Vero è che la direttiva prevede anche salvaguardie e spazi di libertà dalle esclusive vecchie e nuove. Prevede, inoltre, alcuni diritti per proteggere gli autori dal maggiore potere contrattuale degli intermediari. Ma tali meccanismi sono alquanto farraginosi e contraddittori.
Attuazione direttiva copyright: si rafforzano i diritti di esclusiva
L’attuazione italiana della direttiva copyright (il decreto legislativo n. 177 del 2021) complica un quadro legislativo già ampiamente compromesso a monte.
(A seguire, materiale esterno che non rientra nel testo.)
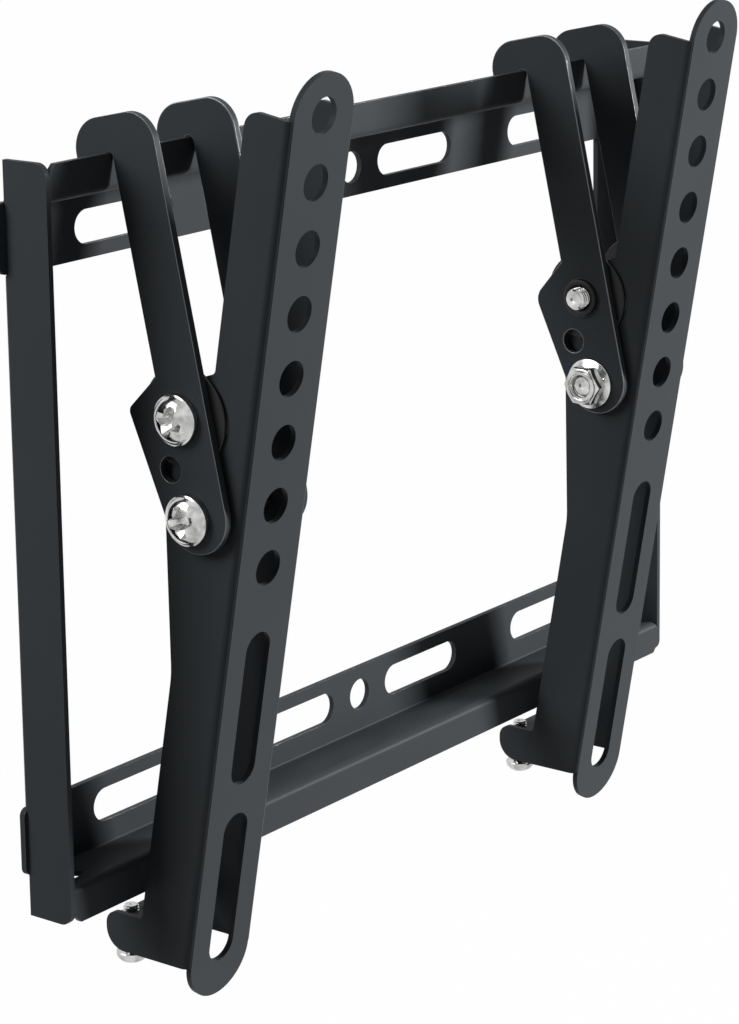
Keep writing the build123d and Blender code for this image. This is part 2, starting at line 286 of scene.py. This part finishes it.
def painted(name, colour, roughness, peel_height, gloss):
    """Baked paint on steel with a fine orange peel; gloss is the specular level."""
    coat, mix = new_finish(name)
    place = mix.node("ShaderNodeTexCoord", output="Object")
    peel = noise(mix, place, PEEL_SCALE, 2.0)
    drift = noise(mix, place, DRIFT_SCALE, 3.0)
    grain = noise(mix, place, GRAIN_SCALE, 3.0)
    dark = [c * DARKEST for c in colour]
    light = [c * PALEST for c in colour]
    smoothest = roughness - (DRIFT_SWING + GRAIN_SWING) / 2
    bump = mix.node(
        "ShaderNodeBump", {}, {"Height": peel, "Strength": PEEL_STRENGTH, "Distance": peel_height}
    )
    skin = mix.node(
        "ShaderNodeBsdfPrincipled",
        {},
        {
            "Base Color": colour_between(mix, drift, dark, light),
            "Roughness": drift * DRIFT_SWING + (grain * GRAIN_SWING + smoothest),
            "Normal": bump,
            "Specular IOR Level": gloss,
        },
    )
    mix.node("ShaderNodeOutputMaterial", {}, {"Surface": skin})
    return coat


POWDER_BLACK = (0.055, 0.0615, 0.067)
# painted highlight: the edge colour is three times the coat's, standing in for light caught by
# the rounded edges
PAINTED_EDGE_HIGHLIGHT = [c * 3.0 for c in POWDER_BLACK]
OXIDE_BLACK = (0.010, 0.010, 0.011)
coat_finish = painted("satin_black_powder_coat", POWDER_BLACK, 0.42, 0.04 * MM, 0.03)
coat_edge_highlight = painted("powder_coat_painted_edge_highlight", PAINTED_EDGE_HIGHLIGHT, 0.24, 0.02 * MM, 0.9)
oxide_finish = painted("black_oxide", OXIDE_BLACK, 0.40, 0.02 * MM, 0.25)
print("paints", coat_finish.name, coat_edge_highlight.name, oxide_finish.name)

# %% [markdown]
# The screws are zinc plated. The plating is bright but never a mirror, and an even metal colour
# looks like a drawing. Three noises of different sizes give it life: one moves the colour between
# bright and dull in soft patches, which paints reflection onto the heads, the dark and the white
# that the metal would mirror, besides the plating's own uneven tone; one moves the gloss, and the
# finest dents the surface with tumbling marks.

# %% Zinc
SHEEN_SCALE = 380.0
CLOUD_SCALE = 700.0
MARK_SCALE = 2600.0
SHEEN_CONTRAST = 2.6
MARK_STRENGTH = 0.12
CLOUD_SWING = 0.14
REFLECTION_DARK_SHARE = 0.5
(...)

Introduce strumenti giuridici non previsti dalla direttiva, guarda soprattutto agli interessi dei grandi editori, estende il potere dell’Autorità per le Garanzie nelle Comunicazioni (AGCOM) – un’autorità che non è dotata degli stessi requisiti di indipendenza e imparzialità dei giudici ordinari – e comprime ulteriormente gli spazi di libero accesso ai contenuti protetti da diritti di esclusiva.
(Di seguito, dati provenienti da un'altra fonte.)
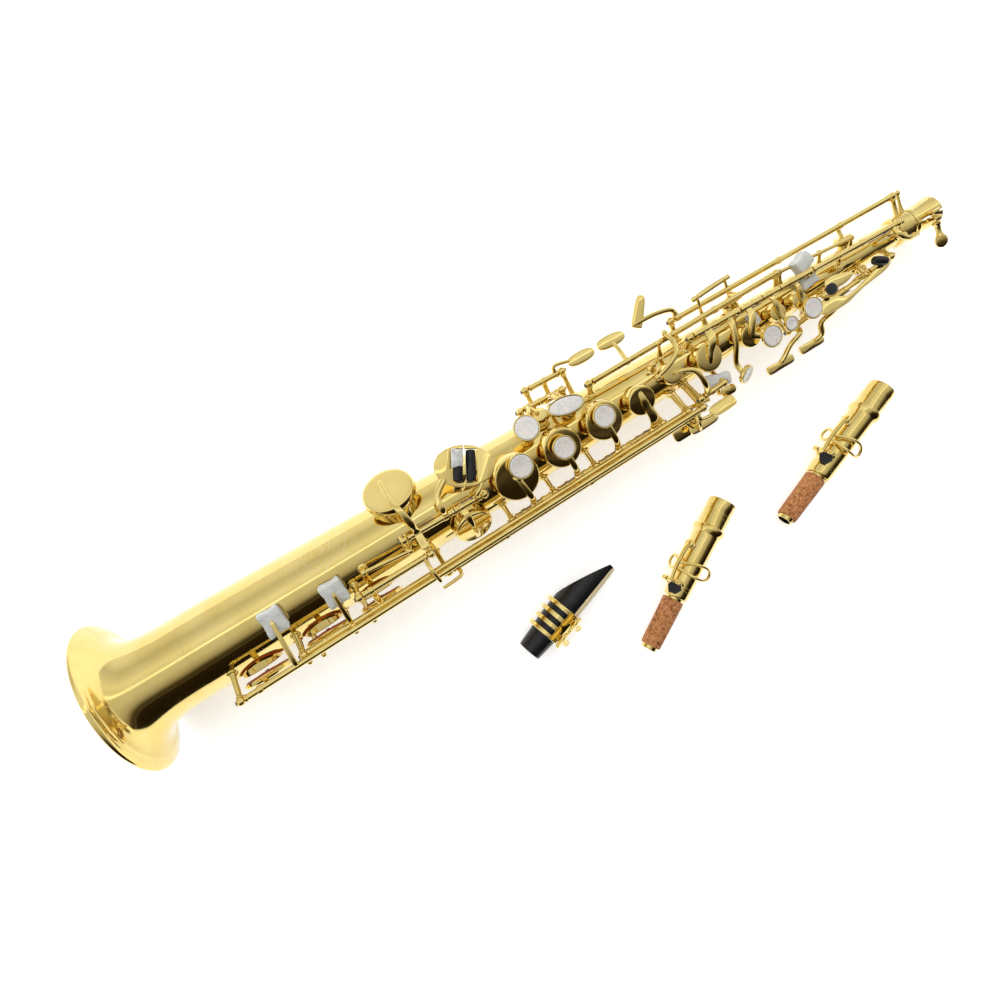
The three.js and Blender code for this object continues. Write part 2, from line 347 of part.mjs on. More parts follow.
// ---------------------------------------------------------------- right-hand side keys and pearl touches on the far side
{
  const bb = join([cup(CUPS.side_bb, 4.0), hinge('side_bb', 288.2, 308.6), bar([at('side_bb', 298.5), [298.7, 29.0, 6.0], onRadial(299, 84, 23.8)], 1.3), bar([at('side_bb', 307.2), [307.6, 36.6, 12.4], [318.5, 34.6, 12.4]], 1.3),
    plate([325.6, 33.0, 12.3], [1, -0.04, 0], [0.04, 1, 0], [0, 0, 1], 18.6, 7.2, 3.0)]);
  node('side_bb_key', bb, 'brass');
  const c = join([cup(CUPS.side_c, 4.0), hinge('side_c', 321.2, 456.8), bar([at('side_c', 430), [430, 19.4, 12.0], onRadial(430, 76, 18.9)], 1.3), bar([at('side_c', 346.4), [346.6, 24.5, 16.5], [347, 30.4, 13.0]], 1.4),
    plate([346.8, 32.4, 12.3], [1, -0.07, 0], [0.07, 1, 0], [0, 0, 1], 19.4, 7.6, 3.0)]);
  node('side_c_key', c, 'brass');
  const e = join([cup(CUPS.high_e, 3.8), hinge('side', 389.0, 560.8), bar([at('side', 520), [520, 20.0, 6.0], onRadial(520, 70, 15.6)], 1.3), bar([at('side', 391.0), [390.4, 29.4, 13.2], [380.0, 32.4, 14.0], [364.6, 33.4, 13.6]], 1.6),
    sheet([370.5, 38.4, 14.6], [0.62, 0.78, 0.12], [-0.78, 0.62, 0], [[-9.6, -2.4], [-8.4, -3.6], [0, -3.4], [9.0, -2.6], [10.6, 0], [9.0, 2.6], [0, 3.4], [-8.4, 3.6], [-9.6, 2.4]], 2.4)]);
  node('high_e_key', e, 'brass');
  const t = join([cup(CUPS.trill, 3.8), hinge('trill', 277.8, 288.4), bar([at('trill', 281.6), onRadial(282.6, 41, 26.0)], 1.3), bar([at('trill', 279.8), [279.4, 21.6, 21.0], [272.0, 14.5, 29.6], stem('trill', -2.0)], 1.3), holder('trill')]);
  node('trill_key', t, 'brass'); node('trill_pearl', pearl('trill'), 'pearl');
  const ellipse = (a, b, n) => Array.from({ length: n }, (_, i) => [a * Math.cos(2 * Math.PI * i / n), b * Math.sin(2 * Math.PI * i / n)]);
  const P = PEARLS.high_fs[0], u = [0.985, -0.17, 0], v = [0.17, 0.985, -0.1];
  const f = join([cup(CUPS.high_fs, 3.8), hinge('trill', 289.0, 302.2), bar([at('trill', 300.4), [300.2, 17.0, 19.8], onRadial(300, 26, 22.6)], 1.3), bar([at('trill', 294.6), [295.0, 20.0, 23.6], [296, 14.0, 29.4], plus(P, [0, 0, -2.7])], 1.4), sheet(plus(P, [0, -0.1, -1.8]), u, v, ellipse(11.2, 5.5, 12), 1.6)]);
  node('high_fs_key', f, 'brass'); node('high_fs_pearl', sheet(P, u, v, ellipse(10.4, 4.8, 12), 1.0), 'pearl');
}
// octave key: long tube along the top, lever at the neck end
node('octave_key', join([hinge('upper_stack', 479.2, 546.0), bar([at('upper_stack', 544.2), [544.6, -3.4, 18.6], [551.0, -8.4, 15.6], [562.0, -9.2, 12.0]], 1.3), bar([at('upper_stack', 500), [500.4, 0.0, 14.2]], 1.3), cyl([500.4, -0.6, 14.6], [500.4, -0.6, 11.4], 2.6, 10)]), 'brass');
// palm keys on the near side
{
  const d = join([cup(CUPS.palm_d, 3.8), hinge('palm', 454.2, 484.4), bar([at('palm', 478), [478, -20.5, 3.0], onRadial(478, -100, 17.2)], 1.2), bar([at('palm', 457), [456.4, -23.6, 11.4], [446.4, -27.4, 10.6], [440.9, -31.6, 8.4], [438.0, -33.6, 6.8]], 1.7), plate([436.8, -34.6, 6.2], [1, 0, 0], [0, 1, 0.2], [0, -0.2, 1], 20.5, 5.6, 2.0)]);
  node('palm_d_key', d, 'brass');
  const e = join([cup(CUPS.palm_eb, 3.8), hinge('palm', 489.6, 516.4), bar([at('palm', 500), [500, -19.0, 3.0], onRadial(500, -100, 16.4)], 1.2), bar([at('palm', 491.6), [491.0, -20.8, 11.8], [481.0, -23.6, 12.0], [471.4, -25.8, 11.6], [469.8, -32.0, 9.0], [466.0, -33.4, 7.0]], 1.7), plate([462.0, -34.2, 6.2], [1, 0, 0], [0, 1, 0.2], [0, -0.2, 1], 18.5, 5.6, 2.0)]);
  node('palm_eb_key', e, 'brass');
  const f = join([cup(CUPS.palm_f, 3.8), hinge('palm', 521.6, 538.0), bar([at('palm', 524), [524, -17.2, 3.0], onRadial(524, -96, 15.4)], 1.2), bar([at('palm', 529.0), [528.0, -15.6, 15.6]], 1.4), sheet([0, 0, 16.0], [1, 0, 0], [0, 1, 0], PALM_PLATE, 1.8)]);
  node('palm_f_key', f, 'brass');
}

// ---------------------------------------------------------------- loose pieces on the table
function loose(from, to, height, roll) {             // frame with +x from one end to the other, z up from the table
  const n = V([-TABLE_SLOPE, 0, 1]).normalize();
  const lift = (p) => V([p[0], p[1], TABLE_Z + TABLE_SLOPE * p[0]]).addScaledVector(n, height);
  const a = lift(from), x = lift(to).sub(a).normalize(), z0 = n.clone(), y0 = z0.clone().cross(x).normalize();
  const z = z0.clone().multiplyScalar(Math.cos(rad(roll))).addScaledVector(y0, Math.sin(rad(roll))), y = z.clone().cross(x);
  const g = new THREE.Group(); g.matrix.makeBasis(x, y, z).setPosition(a); g.matrix.decompose(g.position, g.quaternion, g.scale);
  row.add(g); return g;
}
function neck(prefix, from, to, length) {            // cork end at x = 0, socket end at x = length
  const g = loose(from, to, 10.9, 55), L = length;
  let t = lathe([[0, 4.2], [0, 5.0], [37.5, 5.7], [37.5, 7.2], [39, 8.0], [L - 26, 8.7], [L - 24, 9.2], [L - 21.5, 10.6], [L - 19.5, 10.6], [L - 19, 9.0], [L, 9.0], [L, 7.8], [L - 20, 7.8], [L - 26, 7.6], [40, 6.9], [38.6, 6.2], [37.2, 4.9], [0, 4.2]], 12);
  t = t.add(cyl([L - 36, 0, 7.8], [L - 36, 0, 10.4], 1.7, 8)).subtract(cyl([L - 36, 0, 5.0], [L - 36, 0, 12], 0.8, 8));
  for (const s of [-1, 1]) t = t.add(cyl([L - 62, s * 4.4, 6.0], [L - 62, s * 4.4, 10.6], 1.3, 6)).add(cyl([L - 62, s * 3.5, 10.6], [L - 62, s * 6.2, 10.6], 1.5, 6));
  node(prefix + '_tube', t, 'brass', g);
  const cork = lathe([[2.5, 5.36], [2.5, 6.4], [36, 6.9], [36, 5.98], [2.5, 5.36]], 12);
  node(prefix + '_cork', cork, 'cork', g);
  let k = join([cyl([L - 62, -3.1, 10.6], [L - 62, 3.1, 10.6], 1.5, 8), bar([[L - 62, 0, 11.4], [L - 49, 0, 13.2], [L - 36, 0, 12.6]], 1.4), cyl([L - 36, 0, 10.9], [L - 36, 0, 13.0], 2.9, 6)]);
  const arc = []; for (let i = 0; i <= 4; i++) { const a = rad(-123 + 41 * i); arc.push([L - 49, 12.8 * Math.sin(a), 12.8 * Math.cos(a)]); }
  k = k.add(bar(arc, 1.1));
  node(prefix + '_octave_key', k, 'brass', g);
}
neck('neck_a', [275.1, -147.8], [368.4, -93.1], 108.3);
neck('neck_b', [397.7, -125.1], [504.1, -85.7], 113.6);
{
  const g = loose([208.5, -107.0], [279.8, -83.4], 13.0, -68);
  // mouthpiece: shank at x = 0, tip at x = 75, reed table facing +z
  let m = lathe([[0, 0], [0, 7.7], [13, 8.7], [24, 9.9], [36, 10.2], [75, 10.2], [75, 0]], 14);
  m = m.subtract(plate([62.5, 0, -11.25], [1, 0, 0.449], [0, 1, 0], [-0.449, 0, 1], 64, 30, 22));
  m = m.subtract(plate([50, 0, 13.1], [1, 0, 0.012], [0, 1, 0], [-0.012, 0, 1], 70, 30, 10));
  m = m.subtract(cyl([-1, 0, 0], [26, 0, 0], 6.7, 12)).subtract(cyl([20, 0, 0.4], [52, 0, 2.0], 4.6, 8)).subtract(plate([50, 0, 6.6], [1, 0, 0.02], [0, 1, 0], [-0.02, 0, 1], 25, 9.5, 8));
  node('mouthpiece', m, 'ebonite', g);
  node('reed', sheet([46.4, 0, 9.1], [1, 0, 0.004], [0, 1, 0], [[-27, -5.3], [27, -6.4], [28.4, -4], [28.8, 0], [28.4, 4], [27, 6.4], [-27, 5.3]], 1.2), 'cane', g);
  let l = lathe([[14.5, 11.4], [14.5, 12.2], [36, 12.9], [36, 12.1], [14.5, 11.4]], 14);
  for (const x of [18.9, 25.2, 31.5]) l = l.subtract(plate([x, 0, -3.2], [1, 0, 0], [0, 1, 0], [0, 0, 1], 3.6, 30, 19.6));
  for (const x of [19, 31]) for (const s of [-1, 1]) l = l.add(plate([x, s * 3.6, 13.4], [1, 0, 0], [0, 1, 0], [0, 0, 1], 4.4, 2.0, 5.0));
  l = l.subtract(plate([25, 0, 13], [1, 0, 0], [0, 1, 0], [0, 0, 1], 40, 3.0, 6));
  for (const x of [19, 31]) l = l.subtract(cyl([x, -12, 14.2], [x, 12, 14.2], 1.3, 8));
  node('ligature', l, 'brass', g);
  for (const [name, x] of [['ligature_screw_front', 31], ['ligature_screw_rear', 19]]) {
    node(name, join([cyl([x, -6.4, 14.2], [x, 5.4, 14.2], 0.95, 8), cyl([x, 5.1, 14.2], [x, 8.4, 14.2], 1.9, 8), sheet([x, 11.6, 14.2], [0, 1, 0], [1, 0, 0], [[-3.6, -1.4], [-1.6, -3.6], [1.6, -3.8], [3.2, -1.8], [3.2, 1.8], [1.6, 3.8], [-1.6, 3.6], [-3.6, 1.4]], 1.8)]), 'brass', g);
  }
}
group.userData.design = { CLOSE, LINES, POSTS, HOLES, CUPS, BELL_CUPS, PEARLS, TUBE_PROFILE, BELL_OUTER, SCREW, spurs, wedges, TABLE_SLOPE, TABLE_Z, OFFSET,
  bell: Object.fromEntries(Object.keys(BELL_CUPS).map((n) => [n, openBell(n)])) };
export default group;
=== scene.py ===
# Looks for the soprano saxophone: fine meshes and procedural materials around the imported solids.
# Shapes are laid out in millimetres in the instrument frame (x along the bore from the bell rim, z away from the table)
# and are turned into the row frame, in metres, when a mesh is made.
import bpy
import bmesh
import json
import math
import numpy as np
from mathutils import Matrix, Vector

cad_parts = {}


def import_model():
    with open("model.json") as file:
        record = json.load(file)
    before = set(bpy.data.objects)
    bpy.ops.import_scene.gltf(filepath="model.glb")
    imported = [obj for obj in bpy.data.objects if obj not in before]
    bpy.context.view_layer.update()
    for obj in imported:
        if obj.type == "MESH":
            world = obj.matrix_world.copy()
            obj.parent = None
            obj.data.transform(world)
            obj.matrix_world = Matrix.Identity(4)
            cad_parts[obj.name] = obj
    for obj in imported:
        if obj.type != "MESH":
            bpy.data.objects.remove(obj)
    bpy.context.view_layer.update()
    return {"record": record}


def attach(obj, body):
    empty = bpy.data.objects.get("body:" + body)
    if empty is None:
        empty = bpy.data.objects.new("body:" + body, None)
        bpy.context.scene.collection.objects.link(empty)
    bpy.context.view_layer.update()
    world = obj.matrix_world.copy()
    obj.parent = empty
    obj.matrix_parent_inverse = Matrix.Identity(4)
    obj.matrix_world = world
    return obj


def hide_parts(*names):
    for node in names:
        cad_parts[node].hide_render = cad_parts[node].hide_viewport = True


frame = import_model()
NODE_BODY = {n: b for b, ns in frame["record"]["behaviour"]["bodies"].items() for n in ns}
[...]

Quel che preoccupa non è solo la direttiva in sé, ma anche e soprattutto la strategia complessiva sulla proprietà intellettuale. Nei vari documenti di riferimento, dal Piano di Azione della Commissione UE sulla proprietà intellettuale alla strategia sulla proprietà industriale del Ministero dello Sviluppo Economico, la ricetta, persino in tempi di Pandemia che reclamano maggiore condivisione della conoscenza, rimane il rafforzamento dei diritti di esclusiva. La vicenda dei brevetti sui vaccini anti-COVID-19 è, da questo punto di vista, emblematica.
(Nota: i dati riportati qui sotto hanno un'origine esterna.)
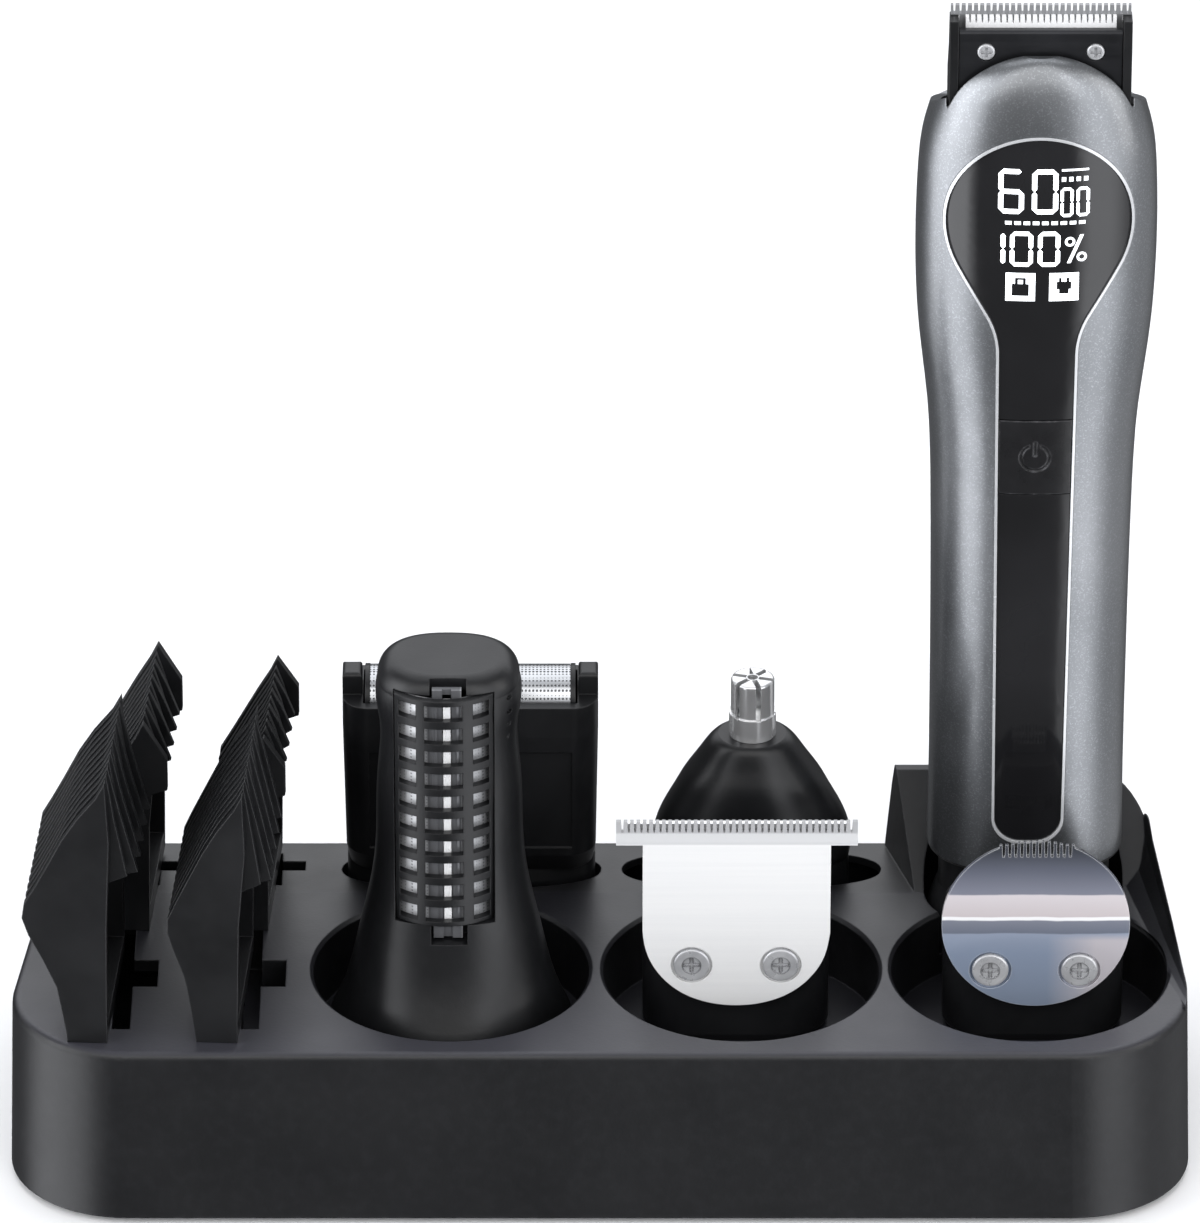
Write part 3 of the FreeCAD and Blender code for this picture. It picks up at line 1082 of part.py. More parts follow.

Conclusioni: il ruolo centrale della giurisprudenza
Non rimane che sperare nell’interpretazione dei giudici. A cominciare dalla Corte di Giustizia dell’UE che dovrà decidere a breve sulla legittimità di una delle norme cardine della direttiva: l’art. 17 sulla responsabilità degli intermediari Internet che consentono il caricamento di contenuti da parte di utenti. In proposito, l’opinione dell’avvocato generale, pur pronunciandosi a favore della legittimità dell’art. 17, delimita un’interpretazione della norma che subordina a precise garanzie la sua compatibilità con la tutela della libertà di espressione e d’informazione protetta dall’art. 11 della Carta dei diritti fondamentali (punti 149 ss. e 198 ss. dell’opinione). Difficilmente questa interpretazione potrà essere sovvertita dai giudici di Lussemburgo.
La storia ricorda che il vero diritto d’autore, quello che opera nella realtà della prassi lo scrivono corti e tribunali. Nel 1774, quando l’House of Lords decise che il copyright della legge della Regina Anna del 1710 doveva essere interpretato come un’esclusiva limitata temporalmente e non come una proprietà perpetua, la gente scese in piazza a festeggiare. Le persone sapevano benissimo che dalla limitazione temporale del copyright sarebbero derivati prezzi di acquisto dei libri molto più bassi: tutti gli editori potevano ristampare le opere cadute in pubblico dominio.
In definitiva, i giudici rappresentano uno degli ultimi argini della democrazia. L’ultima linea di difesa al dilagare della tecnocrazia.